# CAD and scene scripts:
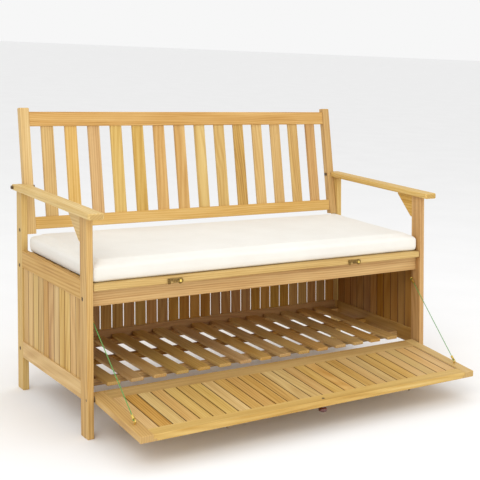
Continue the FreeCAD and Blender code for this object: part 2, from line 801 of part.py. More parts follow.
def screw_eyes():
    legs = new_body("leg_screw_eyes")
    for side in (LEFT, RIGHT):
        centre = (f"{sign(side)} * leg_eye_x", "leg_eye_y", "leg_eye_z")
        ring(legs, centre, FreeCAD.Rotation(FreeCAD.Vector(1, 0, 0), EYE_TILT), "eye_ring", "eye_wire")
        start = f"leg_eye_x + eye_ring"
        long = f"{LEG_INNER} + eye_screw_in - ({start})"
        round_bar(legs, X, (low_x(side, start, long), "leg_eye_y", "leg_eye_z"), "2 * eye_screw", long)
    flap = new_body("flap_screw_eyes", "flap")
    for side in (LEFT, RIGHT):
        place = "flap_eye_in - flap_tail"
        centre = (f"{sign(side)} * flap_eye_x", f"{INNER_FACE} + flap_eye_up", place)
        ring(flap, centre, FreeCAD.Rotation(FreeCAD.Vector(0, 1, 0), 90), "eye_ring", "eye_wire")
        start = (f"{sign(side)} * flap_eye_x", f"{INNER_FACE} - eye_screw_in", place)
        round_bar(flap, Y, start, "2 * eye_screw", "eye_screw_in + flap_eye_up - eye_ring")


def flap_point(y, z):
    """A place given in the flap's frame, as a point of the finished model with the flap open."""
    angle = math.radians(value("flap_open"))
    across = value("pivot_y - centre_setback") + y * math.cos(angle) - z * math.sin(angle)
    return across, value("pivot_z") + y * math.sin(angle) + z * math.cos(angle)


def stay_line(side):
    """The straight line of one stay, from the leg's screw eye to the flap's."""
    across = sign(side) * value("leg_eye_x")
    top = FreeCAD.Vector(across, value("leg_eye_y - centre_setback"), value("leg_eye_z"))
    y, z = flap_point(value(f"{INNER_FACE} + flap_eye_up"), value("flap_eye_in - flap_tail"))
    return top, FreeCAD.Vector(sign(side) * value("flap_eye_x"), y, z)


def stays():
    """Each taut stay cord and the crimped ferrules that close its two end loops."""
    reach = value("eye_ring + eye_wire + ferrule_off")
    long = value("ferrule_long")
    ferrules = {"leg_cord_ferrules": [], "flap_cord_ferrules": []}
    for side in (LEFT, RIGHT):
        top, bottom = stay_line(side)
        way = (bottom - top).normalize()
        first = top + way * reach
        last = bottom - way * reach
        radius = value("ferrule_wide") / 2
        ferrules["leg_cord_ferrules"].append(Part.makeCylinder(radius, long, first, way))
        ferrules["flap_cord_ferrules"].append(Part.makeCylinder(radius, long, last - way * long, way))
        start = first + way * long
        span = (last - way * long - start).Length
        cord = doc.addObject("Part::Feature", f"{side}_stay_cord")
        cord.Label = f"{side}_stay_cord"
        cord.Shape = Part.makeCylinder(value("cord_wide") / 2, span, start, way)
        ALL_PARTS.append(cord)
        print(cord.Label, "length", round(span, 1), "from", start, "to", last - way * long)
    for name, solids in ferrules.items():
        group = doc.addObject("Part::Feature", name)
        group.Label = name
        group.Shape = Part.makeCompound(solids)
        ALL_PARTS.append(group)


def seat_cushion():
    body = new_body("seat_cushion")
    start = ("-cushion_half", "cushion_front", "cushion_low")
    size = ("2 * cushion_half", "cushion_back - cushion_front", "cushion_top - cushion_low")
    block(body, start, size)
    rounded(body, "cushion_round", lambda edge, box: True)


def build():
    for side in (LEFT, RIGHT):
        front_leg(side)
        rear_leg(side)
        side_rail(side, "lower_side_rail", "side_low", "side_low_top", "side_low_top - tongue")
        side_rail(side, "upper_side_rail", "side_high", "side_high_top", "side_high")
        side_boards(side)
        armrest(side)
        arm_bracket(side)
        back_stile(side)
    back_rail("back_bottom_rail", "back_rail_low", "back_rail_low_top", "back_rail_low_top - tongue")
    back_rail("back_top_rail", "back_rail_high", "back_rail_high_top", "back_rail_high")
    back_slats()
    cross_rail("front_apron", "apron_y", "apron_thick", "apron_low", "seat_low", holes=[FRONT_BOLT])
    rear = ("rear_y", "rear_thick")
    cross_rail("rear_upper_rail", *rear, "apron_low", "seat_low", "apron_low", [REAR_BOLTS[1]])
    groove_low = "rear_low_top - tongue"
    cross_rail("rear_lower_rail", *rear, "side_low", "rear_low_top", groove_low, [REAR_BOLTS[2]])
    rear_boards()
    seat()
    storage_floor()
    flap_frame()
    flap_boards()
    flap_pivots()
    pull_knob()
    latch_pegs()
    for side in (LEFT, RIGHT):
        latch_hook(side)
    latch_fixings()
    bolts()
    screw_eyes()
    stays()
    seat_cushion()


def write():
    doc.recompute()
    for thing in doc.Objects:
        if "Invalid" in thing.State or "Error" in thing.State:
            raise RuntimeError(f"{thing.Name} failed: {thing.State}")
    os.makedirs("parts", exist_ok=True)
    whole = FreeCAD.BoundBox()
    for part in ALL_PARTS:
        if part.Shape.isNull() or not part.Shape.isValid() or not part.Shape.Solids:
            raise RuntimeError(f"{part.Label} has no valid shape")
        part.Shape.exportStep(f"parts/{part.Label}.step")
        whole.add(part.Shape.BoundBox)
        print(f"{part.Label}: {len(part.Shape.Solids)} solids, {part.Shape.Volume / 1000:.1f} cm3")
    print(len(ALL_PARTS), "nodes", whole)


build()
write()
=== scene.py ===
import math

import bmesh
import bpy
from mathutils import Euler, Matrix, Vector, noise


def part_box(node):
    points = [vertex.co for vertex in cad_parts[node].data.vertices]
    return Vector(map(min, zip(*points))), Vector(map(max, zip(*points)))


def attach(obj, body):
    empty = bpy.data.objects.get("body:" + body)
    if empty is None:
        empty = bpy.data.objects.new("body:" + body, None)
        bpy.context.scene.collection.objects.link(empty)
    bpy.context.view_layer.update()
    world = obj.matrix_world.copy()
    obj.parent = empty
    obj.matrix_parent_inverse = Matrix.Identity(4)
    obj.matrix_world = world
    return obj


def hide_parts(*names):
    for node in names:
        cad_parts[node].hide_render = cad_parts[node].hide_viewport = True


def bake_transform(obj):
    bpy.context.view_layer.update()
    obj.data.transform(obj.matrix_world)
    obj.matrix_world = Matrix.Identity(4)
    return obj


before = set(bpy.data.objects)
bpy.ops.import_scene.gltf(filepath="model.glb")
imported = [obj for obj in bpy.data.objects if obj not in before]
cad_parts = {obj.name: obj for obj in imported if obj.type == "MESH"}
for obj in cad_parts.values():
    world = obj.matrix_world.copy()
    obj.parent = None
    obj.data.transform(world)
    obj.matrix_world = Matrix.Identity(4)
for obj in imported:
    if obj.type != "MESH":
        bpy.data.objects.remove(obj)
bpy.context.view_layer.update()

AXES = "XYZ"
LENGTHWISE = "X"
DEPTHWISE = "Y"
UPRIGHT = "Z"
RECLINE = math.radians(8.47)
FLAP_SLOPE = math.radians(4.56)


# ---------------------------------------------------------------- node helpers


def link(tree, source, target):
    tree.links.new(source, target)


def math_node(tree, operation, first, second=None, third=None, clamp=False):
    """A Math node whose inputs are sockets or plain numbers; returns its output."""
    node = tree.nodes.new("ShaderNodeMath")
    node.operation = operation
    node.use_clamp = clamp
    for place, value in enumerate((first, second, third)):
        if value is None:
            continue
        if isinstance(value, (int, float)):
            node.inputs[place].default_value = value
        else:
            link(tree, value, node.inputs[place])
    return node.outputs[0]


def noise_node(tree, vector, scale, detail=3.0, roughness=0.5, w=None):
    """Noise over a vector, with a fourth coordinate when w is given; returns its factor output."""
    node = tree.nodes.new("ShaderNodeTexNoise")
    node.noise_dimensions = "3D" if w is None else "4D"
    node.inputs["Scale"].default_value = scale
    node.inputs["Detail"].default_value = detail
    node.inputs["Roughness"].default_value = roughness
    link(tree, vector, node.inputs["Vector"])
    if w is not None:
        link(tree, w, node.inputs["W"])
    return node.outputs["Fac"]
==
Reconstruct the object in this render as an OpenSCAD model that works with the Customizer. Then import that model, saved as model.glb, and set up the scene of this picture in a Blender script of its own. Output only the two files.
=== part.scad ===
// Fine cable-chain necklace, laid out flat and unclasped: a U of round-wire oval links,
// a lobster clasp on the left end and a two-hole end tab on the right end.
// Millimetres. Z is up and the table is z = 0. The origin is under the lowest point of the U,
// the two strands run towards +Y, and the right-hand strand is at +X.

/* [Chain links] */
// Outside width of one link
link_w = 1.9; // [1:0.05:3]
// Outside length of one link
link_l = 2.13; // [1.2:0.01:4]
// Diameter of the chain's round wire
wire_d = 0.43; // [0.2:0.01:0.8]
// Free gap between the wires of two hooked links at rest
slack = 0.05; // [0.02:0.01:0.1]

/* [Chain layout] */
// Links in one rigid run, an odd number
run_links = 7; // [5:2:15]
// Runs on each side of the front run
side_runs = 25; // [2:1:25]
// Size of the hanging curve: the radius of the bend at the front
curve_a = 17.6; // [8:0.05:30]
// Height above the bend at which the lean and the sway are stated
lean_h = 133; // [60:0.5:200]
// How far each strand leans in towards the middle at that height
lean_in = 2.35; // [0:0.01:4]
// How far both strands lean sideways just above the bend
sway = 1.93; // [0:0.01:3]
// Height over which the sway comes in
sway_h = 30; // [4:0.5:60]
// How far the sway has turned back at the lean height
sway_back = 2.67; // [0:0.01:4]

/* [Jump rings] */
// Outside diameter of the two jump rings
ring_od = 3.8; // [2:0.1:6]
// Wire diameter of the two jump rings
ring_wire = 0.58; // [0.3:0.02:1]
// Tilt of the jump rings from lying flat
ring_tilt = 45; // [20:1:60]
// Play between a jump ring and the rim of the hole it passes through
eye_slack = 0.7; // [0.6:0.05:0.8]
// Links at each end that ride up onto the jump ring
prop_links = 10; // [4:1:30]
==
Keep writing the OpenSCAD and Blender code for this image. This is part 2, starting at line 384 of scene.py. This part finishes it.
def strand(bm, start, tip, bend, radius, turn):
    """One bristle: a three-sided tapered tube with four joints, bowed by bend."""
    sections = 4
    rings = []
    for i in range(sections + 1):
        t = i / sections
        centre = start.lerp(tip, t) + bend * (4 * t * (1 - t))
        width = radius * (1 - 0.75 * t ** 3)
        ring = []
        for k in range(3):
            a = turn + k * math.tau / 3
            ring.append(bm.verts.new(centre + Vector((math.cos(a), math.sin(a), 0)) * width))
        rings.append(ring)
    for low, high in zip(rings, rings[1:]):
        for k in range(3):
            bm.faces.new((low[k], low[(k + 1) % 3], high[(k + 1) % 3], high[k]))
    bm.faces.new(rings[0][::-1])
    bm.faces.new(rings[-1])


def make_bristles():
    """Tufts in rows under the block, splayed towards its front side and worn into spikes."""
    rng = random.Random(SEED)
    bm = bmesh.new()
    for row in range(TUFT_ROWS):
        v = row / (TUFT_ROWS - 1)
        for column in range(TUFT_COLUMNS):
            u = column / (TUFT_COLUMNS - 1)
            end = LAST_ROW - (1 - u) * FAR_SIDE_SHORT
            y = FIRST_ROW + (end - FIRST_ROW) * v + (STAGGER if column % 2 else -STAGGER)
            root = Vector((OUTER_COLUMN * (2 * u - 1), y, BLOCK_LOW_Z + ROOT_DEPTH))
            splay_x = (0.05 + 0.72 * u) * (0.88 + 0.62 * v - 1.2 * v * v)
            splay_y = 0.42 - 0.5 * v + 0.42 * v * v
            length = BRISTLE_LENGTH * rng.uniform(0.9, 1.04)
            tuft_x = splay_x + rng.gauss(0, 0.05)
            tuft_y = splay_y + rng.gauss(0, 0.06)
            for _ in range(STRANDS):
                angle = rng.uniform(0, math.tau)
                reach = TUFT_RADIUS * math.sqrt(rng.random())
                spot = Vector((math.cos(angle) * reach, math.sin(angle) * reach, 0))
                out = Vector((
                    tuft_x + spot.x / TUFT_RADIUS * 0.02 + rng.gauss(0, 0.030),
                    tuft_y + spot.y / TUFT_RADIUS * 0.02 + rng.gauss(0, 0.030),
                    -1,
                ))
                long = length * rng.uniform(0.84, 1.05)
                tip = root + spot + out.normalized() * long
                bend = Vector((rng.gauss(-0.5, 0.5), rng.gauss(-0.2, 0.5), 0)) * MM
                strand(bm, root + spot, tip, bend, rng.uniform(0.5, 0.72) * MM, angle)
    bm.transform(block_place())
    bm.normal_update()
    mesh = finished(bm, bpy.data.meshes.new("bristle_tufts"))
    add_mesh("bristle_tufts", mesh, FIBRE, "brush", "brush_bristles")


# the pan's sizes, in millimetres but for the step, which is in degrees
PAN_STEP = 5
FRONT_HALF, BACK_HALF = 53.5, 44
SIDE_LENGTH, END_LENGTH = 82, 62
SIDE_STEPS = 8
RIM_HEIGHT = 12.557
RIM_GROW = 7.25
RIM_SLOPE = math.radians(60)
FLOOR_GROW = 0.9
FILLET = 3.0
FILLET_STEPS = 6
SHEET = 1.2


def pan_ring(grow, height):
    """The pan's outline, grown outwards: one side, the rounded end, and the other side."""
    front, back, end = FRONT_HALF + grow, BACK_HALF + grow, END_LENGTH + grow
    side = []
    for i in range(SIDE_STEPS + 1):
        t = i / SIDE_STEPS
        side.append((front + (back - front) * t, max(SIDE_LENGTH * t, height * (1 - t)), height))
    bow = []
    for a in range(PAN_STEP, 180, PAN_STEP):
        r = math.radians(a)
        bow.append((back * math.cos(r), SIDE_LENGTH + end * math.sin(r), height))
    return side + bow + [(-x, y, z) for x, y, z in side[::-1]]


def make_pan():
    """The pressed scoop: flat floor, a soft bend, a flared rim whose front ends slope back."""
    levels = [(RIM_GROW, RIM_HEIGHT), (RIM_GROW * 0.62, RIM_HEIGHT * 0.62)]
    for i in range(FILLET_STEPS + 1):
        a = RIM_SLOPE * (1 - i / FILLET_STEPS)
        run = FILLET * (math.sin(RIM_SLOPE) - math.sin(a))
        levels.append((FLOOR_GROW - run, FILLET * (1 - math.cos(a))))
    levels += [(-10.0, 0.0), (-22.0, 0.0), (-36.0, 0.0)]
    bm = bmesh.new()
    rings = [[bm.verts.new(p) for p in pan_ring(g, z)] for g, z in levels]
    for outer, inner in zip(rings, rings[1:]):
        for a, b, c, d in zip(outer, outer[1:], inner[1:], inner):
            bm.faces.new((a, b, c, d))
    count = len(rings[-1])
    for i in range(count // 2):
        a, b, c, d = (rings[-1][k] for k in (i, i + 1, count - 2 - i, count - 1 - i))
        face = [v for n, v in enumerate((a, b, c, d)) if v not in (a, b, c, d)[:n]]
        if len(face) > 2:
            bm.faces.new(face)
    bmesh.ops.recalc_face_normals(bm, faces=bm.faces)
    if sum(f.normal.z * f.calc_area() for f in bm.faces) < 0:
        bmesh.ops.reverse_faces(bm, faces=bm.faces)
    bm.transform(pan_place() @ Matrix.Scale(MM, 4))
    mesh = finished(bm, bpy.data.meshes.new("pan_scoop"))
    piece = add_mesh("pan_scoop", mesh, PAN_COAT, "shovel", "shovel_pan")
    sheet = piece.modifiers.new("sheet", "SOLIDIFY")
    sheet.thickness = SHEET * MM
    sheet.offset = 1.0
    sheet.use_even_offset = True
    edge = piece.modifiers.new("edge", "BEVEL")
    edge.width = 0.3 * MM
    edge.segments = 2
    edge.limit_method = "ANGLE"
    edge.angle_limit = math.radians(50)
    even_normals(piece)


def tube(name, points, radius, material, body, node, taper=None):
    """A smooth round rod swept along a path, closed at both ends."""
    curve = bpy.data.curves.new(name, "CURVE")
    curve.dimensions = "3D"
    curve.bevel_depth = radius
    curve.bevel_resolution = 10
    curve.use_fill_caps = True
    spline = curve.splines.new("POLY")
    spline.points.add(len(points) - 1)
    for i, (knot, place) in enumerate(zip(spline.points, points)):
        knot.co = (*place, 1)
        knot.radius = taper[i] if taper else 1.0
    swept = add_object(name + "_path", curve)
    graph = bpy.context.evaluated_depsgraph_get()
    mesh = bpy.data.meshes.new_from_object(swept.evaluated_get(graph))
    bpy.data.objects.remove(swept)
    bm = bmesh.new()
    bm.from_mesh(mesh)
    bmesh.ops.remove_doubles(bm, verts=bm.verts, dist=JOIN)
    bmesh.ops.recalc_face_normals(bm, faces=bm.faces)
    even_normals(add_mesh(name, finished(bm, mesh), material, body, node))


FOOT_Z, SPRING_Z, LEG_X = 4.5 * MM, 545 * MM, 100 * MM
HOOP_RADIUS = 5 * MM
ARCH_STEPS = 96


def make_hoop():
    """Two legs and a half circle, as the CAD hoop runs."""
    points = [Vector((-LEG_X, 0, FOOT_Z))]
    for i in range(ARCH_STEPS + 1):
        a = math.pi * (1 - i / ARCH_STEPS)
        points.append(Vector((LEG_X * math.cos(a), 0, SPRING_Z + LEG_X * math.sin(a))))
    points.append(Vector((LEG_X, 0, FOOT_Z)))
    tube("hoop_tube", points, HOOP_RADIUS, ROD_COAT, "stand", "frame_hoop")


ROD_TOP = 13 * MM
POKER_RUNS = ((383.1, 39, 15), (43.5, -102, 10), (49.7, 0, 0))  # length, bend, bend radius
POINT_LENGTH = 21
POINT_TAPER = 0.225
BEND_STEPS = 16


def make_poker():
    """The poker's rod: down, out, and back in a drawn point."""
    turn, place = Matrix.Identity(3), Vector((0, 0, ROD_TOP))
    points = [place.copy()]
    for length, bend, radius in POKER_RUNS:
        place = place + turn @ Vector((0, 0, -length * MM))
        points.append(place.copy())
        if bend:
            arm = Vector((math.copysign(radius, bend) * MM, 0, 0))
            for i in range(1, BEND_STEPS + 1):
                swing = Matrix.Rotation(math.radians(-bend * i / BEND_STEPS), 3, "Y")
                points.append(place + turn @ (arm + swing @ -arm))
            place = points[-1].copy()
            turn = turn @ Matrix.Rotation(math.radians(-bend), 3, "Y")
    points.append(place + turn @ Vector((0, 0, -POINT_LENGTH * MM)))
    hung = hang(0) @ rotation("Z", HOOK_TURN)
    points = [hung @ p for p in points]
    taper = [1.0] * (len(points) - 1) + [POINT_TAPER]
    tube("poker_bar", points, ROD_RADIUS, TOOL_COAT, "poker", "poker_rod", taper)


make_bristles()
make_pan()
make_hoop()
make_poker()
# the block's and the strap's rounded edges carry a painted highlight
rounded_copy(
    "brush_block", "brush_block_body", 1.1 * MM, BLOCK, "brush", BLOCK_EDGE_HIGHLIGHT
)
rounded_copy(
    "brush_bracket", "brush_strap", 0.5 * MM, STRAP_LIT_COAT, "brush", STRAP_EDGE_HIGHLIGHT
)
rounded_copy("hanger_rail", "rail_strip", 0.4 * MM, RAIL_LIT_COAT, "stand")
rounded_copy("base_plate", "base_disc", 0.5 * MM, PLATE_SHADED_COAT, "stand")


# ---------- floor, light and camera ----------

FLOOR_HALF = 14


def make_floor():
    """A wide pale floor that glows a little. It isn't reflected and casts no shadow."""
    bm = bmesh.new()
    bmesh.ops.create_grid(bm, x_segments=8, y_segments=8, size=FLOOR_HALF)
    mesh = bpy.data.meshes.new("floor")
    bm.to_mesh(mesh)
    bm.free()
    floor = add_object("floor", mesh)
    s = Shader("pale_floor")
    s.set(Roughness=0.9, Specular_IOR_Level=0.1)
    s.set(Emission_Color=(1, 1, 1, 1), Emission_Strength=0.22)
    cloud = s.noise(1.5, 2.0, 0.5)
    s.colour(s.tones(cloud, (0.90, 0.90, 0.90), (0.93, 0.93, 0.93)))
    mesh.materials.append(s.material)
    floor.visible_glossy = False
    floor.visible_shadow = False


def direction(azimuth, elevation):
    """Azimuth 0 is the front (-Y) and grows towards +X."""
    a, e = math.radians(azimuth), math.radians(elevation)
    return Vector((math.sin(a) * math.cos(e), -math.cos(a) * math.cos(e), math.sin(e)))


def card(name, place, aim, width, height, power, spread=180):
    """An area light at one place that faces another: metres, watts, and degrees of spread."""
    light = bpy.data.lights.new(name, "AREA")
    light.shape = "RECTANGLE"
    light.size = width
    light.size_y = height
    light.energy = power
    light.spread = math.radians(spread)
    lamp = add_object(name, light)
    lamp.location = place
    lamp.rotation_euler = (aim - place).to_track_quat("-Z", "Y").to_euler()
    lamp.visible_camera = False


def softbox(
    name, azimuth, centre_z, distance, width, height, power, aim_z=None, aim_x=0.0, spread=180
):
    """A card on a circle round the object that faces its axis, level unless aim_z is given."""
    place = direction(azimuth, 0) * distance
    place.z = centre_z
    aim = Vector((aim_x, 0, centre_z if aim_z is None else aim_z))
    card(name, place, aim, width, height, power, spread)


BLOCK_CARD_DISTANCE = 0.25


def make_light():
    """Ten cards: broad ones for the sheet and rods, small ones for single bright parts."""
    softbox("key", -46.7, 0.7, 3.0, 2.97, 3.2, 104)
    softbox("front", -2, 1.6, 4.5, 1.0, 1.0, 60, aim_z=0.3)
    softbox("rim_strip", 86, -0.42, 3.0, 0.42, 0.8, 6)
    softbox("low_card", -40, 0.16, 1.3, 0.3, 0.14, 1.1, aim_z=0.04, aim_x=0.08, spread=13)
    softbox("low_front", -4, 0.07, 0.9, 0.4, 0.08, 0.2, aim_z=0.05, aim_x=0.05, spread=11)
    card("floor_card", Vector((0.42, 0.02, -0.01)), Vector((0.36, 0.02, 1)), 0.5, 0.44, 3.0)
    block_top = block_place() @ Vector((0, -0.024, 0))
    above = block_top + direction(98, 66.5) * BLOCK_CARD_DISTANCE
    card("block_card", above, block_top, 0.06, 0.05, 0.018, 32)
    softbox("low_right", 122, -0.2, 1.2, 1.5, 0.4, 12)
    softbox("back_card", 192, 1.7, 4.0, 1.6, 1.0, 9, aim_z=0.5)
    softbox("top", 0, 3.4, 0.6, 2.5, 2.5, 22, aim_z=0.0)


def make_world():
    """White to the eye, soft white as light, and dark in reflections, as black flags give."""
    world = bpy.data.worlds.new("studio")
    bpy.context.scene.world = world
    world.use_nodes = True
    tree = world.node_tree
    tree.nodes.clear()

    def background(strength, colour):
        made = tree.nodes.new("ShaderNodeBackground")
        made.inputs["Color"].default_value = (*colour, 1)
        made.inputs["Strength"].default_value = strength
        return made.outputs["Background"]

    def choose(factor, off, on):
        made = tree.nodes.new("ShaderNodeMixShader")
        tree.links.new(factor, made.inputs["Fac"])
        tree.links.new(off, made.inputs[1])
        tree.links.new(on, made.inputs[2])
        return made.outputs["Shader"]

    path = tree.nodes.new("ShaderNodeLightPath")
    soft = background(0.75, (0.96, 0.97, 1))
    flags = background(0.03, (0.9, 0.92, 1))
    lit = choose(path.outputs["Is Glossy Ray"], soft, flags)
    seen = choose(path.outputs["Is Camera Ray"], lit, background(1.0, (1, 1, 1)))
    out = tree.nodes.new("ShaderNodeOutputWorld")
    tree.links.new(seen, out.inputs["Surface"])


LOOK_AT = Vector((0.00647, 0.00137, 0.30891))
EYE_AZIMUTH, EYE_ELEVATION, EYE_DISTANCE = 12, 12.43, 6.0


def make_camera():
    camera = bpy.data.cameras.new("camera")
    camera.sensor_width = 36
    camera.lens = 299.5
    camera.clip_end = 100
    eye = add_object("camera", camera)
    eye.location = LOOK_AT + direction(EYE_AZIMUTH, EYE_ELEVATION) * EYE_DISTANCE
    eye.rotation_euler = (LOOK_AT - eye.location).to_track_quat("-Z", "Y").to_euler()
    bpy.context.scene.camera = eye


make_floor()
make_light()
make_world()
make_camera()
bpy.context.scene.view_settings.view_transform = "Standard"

# Directive:
Quote the listing above, but only from the line that shows "zip(*points))), Vector(map(max, zip(*points)))" through the line that shows "tree.links.new(source, target)".

# Full output:
    return Vector(map(min, zip(*points))), Vector(map(max, zip(*points)))


def attach(obj, body):
    empty = bpy.data.objects.get("body:" + body)
    if empty is None:
        empty = bpy.data.objects.new("body:" + body, None)
        bpy.context.scene.collection.objects.link(empty)
    bpy.context.view_layer.update()
    world = obj.matrix_world.copy()
    obj.parent = empty
    obj.matrix_parent_inverse = Matrix.Identity(4)
    obj.matrix_world = world
    return obj


def hide_parts(*names):
    for node in names:
        cad_parts[node].hide_render = cad_parts[node].hide_viewport = True


def bake_transform(obj):
    bpy.context.view_layer.update()
    obj.data.transform(obj.matrix_world)
    obj.matrix_world = Matrix.Identity(4)
    return obj


before = set(bpy.data.objects)
bpy.ops.import_scene.gltf(filepath="model.glb")
imported = [obj for obj in bpy.data.objects if obj not in before]
cad_parts = {obj.name: obj for obj in imported if obj.type == "MESH"}
for obj in cad_parts.values():
    world = obj.matrix_world.copy()
    obj.parent = None
    obj.data.transform(world)
    obj.matrix_world = Matrix.Identity(4)
for obj in imported:
    if obj.type != "MESH":
        bpy.data.objects.remove(obj)
bpy.context.view_layer.update()

AXES = "XYZ"
LENGTHWISE = "X"
DEPTHWISE = "Y"
UPRIGHT = "Z"
RECLINE = math.radians(8.47)
FLAP_SLOPE = math.radians(4.56)


# ---------------------------------------------------------------- node helpers


def link(tree, source, target):
    tree.links.new(source, target)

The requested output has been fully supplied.